The Irene was abandoned as passengers and pirates alike scrambled to the lifeboats while some jumped overboard.
A total of more than 200 passengers and crew were rescued and transferred to the destroyer HMS Stormcloud, and a minesweeper, HMS Magnolia, that had both rapidly made their way to Bias Bay after Halahan reported sighting the hijacked Irene.
The fire aboard the Irene was put out; 14 passengers were lost, presumed drowned; the Irene sank the following day.
The pirates attempted to hide among the rescued passengers, although in the end, 17 were found guilty and hanged in Hong Kong.

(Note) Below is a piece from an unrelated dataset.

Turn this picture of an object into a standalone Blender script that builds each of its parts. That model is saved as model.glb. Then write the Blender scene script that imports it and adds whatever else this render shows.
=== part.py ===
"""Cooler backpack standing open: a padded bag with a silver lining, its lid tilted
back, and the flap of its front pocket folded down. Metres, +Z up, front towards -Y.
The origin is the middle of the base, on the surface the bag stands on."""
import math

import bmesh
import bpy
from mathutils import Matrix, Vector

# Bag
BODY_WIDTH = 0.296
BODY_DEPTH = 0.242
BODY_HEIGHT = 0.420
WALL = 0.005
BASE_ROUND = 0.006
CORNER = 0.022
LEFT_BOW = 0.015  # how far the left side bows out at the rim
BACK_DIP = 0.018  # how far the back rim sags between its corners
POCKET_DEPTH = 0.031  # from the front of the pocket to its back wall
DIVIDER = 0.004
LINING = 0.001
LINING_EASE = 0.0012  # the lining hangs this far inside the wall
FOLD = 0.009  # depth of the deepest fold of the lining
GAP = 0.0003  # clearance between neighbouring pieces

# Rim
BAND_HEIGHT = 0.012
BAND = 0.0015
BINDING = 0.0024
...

The directors of CMSNC attempted to sue Halahan, but failed as naval commanders had the authority to sink any vessel controlled by pirates. Eventually CMSNC salvaged the Irene and she went back into service.
So ultimately, was the deployment of subs to Hong Kong in anti-piracy duty a success or a failure? Certainly the scourge of pirate hijackings didn’t stop.
The case of Bias Bay and the Irene perhaps showed that the L-class subs were a bit of a blunt instrument – they could shoot torpedoes or rain fire on vessels, but the likelihood of destroying ships and killing innocent civilians was high.
Even though the Bias Bay operation had shown that subs could pass unnoticed beneath the waters, the pirate intelligence networks were such that they invariably knew when subs left port on patrol and simply avoided them.
Faced with a wave of hijackings, the Hong Kong government instead enacted legislation requiring shipowners to station armed guards on board ships, use caging to separate passengers and crew, better protect engine rooms and quarterdecks from infiltration, and better search passengers boarding steamers.
The measures had some effect but could not totally eradicate the seaborne scourge.
It seems the Admiralty in London agreed. In March 1928 HMS Ambrose and six of the L-class subs were recalled to Britain, with a couple redeployed to north China and the newly built-up naval base in Singapore.
L9, the sub that had been so battered in the 1923 typhoon, was auctioned off in Hong Kong for scrap.